- _Exercise_: Write out again the entries from the first line to the line that includes "a drop-down door.", keeping both of those lines.

# # # # #

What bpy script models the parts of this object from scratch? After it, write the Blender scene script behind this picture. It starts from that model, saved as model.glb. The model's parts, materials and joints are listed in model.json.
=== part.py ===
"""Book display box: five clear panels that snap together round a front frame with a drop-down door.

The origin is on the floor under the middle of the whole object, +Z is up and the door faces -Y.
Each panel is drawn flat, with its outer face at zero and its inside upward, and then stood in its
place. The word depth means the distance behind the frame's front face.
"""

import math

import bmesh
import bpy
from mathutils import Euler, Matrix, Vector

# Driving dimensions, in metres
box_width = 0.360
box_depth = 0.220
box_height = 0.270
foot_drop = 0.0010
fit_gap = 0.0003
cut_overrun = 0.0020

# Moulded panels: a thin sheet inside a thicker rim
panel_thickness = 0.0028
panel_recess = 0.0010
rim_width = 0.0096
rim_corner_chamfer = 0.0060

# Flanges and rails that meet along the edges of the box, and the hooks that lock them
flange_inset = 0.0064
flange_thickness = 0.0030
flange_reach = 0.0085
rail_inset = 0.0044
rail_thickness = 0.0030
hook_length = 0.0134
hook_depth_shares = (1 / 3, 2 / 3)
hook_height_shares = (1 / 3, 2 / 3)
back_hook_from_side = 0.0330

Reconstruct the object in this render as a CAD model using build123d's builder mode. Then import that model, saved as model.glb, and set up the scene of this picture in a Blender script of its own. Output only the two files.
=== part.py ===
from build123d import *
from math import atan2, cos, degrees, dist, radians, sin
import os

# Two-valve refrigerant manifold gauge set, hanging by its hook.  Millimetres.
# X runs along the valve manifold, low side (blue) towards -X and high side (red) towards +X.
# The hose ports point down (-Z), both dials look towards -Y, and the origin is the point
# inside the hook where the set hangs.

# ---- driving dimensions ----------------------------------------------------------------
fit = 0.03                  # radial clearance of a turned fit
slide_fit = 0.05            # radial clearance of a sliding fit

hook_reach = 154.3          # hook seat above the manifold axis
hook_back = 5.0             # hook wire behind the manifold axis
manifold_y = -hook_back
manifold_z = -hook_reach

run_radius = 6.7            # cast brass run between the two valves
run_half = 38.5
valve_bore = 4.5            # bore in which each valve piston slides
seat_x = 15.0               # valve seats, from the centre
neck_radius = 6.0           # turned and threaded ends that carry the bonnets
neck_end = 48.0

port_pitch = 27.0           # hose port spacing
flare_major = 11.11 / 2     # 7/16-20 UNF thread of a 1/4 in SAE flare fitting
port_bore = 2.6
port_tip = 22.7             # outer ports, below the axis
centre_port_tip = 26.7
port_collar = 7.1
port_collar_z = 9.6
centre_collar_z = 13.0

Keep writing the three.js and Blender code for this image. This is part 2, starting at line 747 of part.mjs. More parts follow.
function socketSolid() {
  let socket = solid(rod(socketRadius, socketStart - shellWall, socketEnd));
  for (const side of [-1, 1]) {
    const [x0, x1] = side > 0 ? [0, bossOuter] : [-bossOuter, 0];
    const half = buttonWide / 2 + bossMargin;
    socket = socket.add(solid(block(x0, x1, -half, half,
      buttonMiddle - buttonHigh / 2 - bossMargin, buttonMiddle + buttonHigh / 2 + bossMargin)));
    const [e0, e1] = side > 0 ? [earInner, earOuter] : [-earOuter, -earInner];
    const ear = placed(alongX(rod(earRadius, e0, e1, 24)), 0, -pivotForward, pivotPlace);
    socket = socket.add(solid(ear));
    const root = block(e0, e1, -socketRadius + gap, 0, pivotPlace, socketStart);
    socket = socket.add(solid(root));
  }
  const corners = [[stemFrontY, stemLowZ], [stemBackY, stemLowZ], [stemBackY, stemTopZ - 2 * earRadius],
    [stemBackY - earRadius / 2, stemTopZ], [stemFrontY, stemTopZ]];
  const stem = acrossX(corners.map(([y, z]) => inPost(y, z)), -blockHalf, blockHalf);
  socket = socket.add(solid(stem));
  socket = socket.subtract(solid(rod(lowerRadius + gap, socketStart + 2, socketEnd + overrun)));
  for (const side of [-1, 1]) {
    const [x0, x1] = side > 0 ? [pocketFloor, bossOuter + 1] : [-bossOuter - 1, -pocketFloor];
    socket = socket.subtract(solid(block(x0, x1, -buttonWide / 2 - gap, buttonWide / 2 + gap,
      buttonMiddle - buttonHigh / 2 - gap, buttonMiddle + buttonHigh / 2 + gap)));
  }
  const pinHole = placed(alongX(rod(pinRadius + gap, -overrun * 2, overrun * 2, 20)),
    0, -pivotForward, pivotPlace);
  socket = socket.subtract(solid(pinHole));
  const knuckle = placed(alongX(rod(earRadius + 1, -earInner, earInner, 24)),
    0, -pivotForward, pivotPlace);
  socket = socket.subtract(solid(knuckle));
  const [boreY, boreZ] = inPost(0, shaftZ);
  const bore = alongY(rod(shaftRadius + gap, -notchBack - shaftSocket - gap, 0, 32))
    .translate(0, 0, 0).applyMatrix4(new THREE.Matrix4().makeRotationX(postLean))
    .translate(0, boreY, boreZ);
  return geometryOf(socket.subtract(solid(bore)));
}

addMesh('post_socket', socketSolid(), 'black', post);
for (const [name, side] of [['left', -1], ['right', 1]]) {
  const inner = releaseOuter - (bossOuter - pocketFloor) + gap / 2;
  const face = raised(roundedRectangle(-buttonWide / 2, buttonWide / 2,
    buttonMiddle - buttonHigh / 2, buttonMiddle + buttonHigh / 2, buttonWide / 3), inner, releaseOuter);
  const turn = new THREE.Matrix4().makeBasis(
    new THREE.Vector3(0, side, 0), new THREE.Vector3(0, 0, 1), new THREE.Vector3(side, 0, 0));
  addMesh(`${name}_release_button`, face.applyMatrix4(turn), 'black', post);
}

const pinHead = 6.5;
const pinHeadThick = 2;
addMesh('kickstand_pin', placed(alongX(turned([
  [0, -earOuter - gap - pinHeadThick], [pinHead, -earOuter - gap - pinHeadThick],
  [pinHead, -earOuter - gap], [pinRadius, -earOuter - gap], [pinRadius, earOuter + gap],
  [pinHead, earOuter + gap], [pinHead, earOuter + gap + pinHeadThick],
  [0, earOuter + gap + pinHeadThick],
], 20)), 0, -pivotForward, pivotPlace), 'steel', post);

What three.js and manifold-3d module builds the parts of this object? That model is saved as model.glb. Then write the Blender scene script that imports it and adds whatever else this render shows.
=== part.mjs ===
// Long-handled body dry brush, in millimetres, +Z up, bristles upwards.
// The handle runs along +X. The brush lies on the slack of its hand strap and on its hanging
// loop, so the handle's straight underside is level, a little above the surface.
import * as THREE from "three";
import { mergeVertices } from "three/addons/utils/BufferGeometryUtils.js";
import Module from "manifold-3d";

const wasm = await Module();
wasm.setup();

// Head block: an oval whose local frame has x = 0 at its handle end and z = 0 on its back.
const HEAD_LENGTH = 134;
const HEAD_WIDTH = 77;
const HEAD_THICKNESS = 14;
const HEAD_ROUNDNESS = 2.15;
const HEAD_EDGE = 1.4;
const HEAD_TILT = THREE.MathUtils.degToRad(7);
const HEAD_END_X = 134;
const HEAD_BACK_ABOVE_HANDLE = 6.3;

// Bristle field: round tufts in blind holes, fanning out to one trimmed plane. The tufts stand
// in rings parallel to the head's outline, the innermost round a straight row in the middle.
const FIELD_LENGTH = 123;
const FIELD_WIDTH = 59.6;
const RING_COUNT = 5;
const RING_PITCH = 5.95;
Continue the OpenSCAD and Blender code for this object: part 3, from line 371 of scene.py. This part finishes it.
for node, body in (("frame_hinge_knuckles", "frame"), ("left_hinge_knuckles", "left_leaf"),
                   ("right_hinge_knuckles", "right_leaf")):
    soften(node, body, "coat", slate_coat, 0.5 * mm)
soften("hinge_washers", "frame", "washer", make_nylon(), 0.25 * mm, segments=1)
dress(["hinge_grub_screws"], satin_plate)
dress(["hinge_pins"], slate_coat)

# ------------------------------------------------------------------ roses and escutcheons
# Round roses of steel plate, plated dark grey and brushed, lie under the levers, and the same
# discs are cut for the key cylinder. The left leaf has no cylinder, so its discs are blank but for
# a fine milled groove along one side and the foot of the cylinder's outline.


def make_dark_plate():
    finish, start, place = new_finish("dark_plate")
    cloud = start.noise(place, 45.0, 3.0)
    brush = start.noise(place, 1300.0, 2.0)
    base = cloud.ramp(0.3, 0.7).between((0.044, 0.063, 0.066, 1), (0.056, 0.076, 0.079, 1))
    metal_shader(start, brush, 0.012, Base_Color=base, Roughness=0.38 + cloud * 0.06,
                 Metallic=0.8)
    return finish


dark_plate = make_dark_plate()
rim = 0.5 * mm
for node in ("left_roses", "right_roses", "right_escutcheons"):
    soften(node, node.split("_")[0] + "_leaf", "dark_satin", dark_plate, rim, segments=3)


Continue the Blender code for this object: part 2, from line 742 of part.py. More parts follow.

# # # # #

- _Result below_:
What bpy script models the parts of this object from scratch? After it, write the Blender scene script behind this picture. It starts from that model, saved as model.glb. The model's parts, materials and joints are listed in model.json.
=== part.py ===
"""Book display box: five clear panels that snap together round a front frame with a drop-down door.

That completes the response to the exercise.